The commitment with Boulder will be for 10 years, which would keep Sundance in Colorado through at least 2036. Kelso said she did not have information about whether the contract would include clauses to allow either side to end the commitment early.

Boulder, Kelso said, “is a mountain town. It’s a college town. … It’s an art town. It has a lot of artists, not just filmmakers but poets and musicians. And it’s a tech town.”

It’s about a 45-minute drive from Denver’s airport, comparable to the time it takes to get from Salt Lake City International Airport to Park City. Boulder’s population is also about 105,000, so it’s not a big city, like Salt Lake City or Cincinnati.

“One of the things that is important to us,” Kelso said, “is the intimacy that it has.”

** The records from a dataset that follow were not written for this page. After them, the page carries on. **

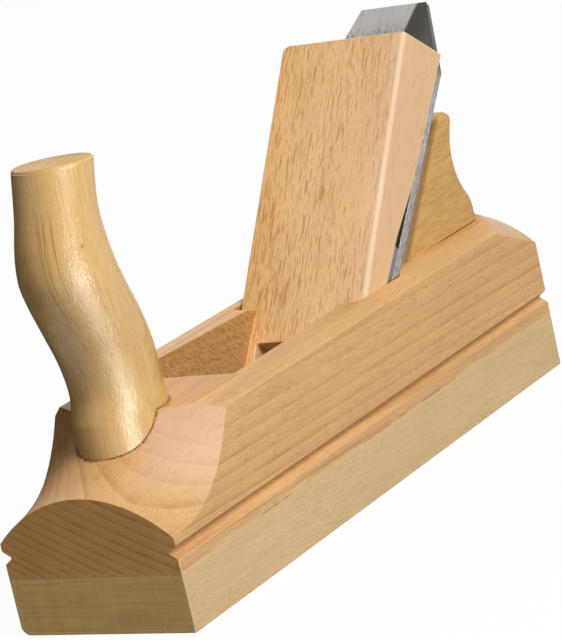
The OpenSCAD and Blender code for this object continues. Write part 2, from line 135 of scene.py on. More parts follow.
# Strip light: narrow and tilted, it stands near the horn and shows in glosses only, as the
# long white streak down the varnish.
HORN_MIDDLE = 93
STRIP_AZIMUTH, STRIP_NEAR, STRIP_FAR = math.radians(60), 85, 360
STRIP_FOOT, STRIP_TOP, STRIP_WIDE, STRIP_WATTS = 4, 231, 70, 0.42


def show_in_glosses_only(thing):
    """Hides a lamp or a card from all but reflections."""
    thing.visible_camera = thing.visible_diffuse = thing.visible_transmission = False


aside = Vector((math.cos(STRIP_AZIMUTH), math.sin(STRIP_AZIMUTH), 0))
foot = Vector((HORN_MIDDLE, 0, STRIP_FOOT)) + aside * STRIP_NEAR
head = Vector((HORN_MIDDLE, 0, STRIP_TOP)) + aside * STRIP_FAR
strip = lamp("strip_light", "RECTANGLE", STRIP_WIDE * MM, (head - foot).length * MM, STRIP_WATTS)
up_it, across_it = (head - foot).normalized(), Vector((0, 0, 1)).cross(aside)
strip.matrix_world = Matrix.Translation((foot + head) / 2 * MM) @ Matrix(
    (across_it, up_it, across_it.cross(up_it))).transposed().to_4x4()
show_in_glosses_only(strip)

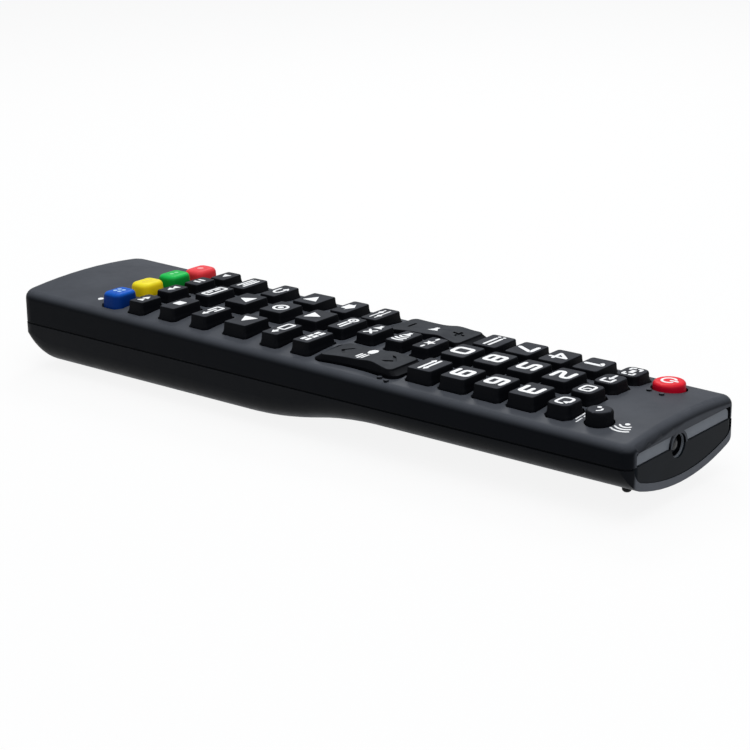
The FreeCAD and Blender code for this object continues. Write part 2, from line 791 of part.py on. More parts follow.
def belly(name, inset, end_inset=None):
    """Build the lower shell's outside, or the same form drawn in by a margin."""
    swept = new_body(name + "_sweep")
    place_back = "body_length / 2 - " + TAIL_REACH + " * ( " + inset + " )"
    section = new_sketch(swept, "XZ_Plane", place_back)
    lift = TAIL_LIFT + " * ( tail_round - ( " + inset + " ) )"
    bind(section, "AttachmentOffset.Base.y", lift)
    belly_section(section, inset)
    spine = new_sketch(swept, "YZ_Plane")
    belly_spine(spine, inset)
    sweep = swept.newObject("PartDesign::AdditivePipe", "Sweep")
    sweep.Profile = section
    sweep.Spine = spine
    sweep.Mode = "Fixed"
    keep = new_body(name + "_plan")
    plan = new_sketch(keep, "XY_Plane", "0 - belly_deep - 5")
    plan_outline(plan, inset, end_inset or inset)
    pad(keep, plan, "belly_deep + 5")
    return boolean("Common", name, swept, keep)


# Every finished sub-part, by the name of its file
NODES = {}


def node(label, thing, lifted=False):
    """Name a finished sub-part and lift it, so that the cover's flat stands at zero."""
    thing.Label = label
    if not lifted:
        bind(thing, "Placement.Base.z", LIFT)
    NODES[label] = thing
    return thing


# The keys, from the infrared end to the tail: name, kind, side, column, row

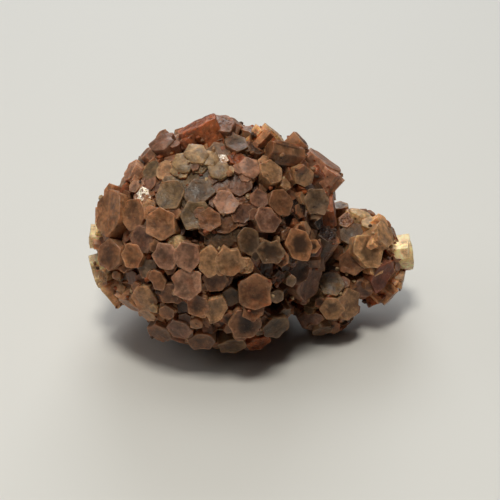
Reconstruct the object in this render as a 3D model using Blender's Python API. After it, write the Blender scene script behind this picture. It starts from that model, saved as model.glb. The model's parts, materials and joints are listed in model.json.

The Sundance Institute will maintain its other programs in Utah, Kelso said, notably the filmmakers’ laboratories held each summer at the Sundance Mountain Resort in Provo Canyon. Last year’s directors’ lab was held at Colorado’s Stanley Hotel — the location that famously inspired Stephen King to write “The Shining” — but that was only because of construction at Sundance resort, she said.

The predecessor to the Sundance Film Festival, the Utah/U.S. Film Festival, launched in Salt Lake City in September 1978. After a couple of years at the old Trolley Corners theaters, the festival moved to Park City in January 1981, at the suggestion of Redford’s longtime friend, film director Sydney Pollack.

The festival’s landing in Park City predates Redford’s creation of the Sundance Institute by several months.

(Rick Egan | The Salt Lake Tribune) Robert Redford speaking at the 2020 Sundance Film Festival.

The institute took over operations of the United States Film Festival in 1985 — the year the Coen brothers screened their first movie, “Blood Simple,” in Park City.

In 1989, Steven Soderbergh’s debut film “sex, lies and videotape” put the festival on Hollywood’s radar, by scoring the first $1 million distribution deal for an event film.

The festival changed its name to Sundance in 1991.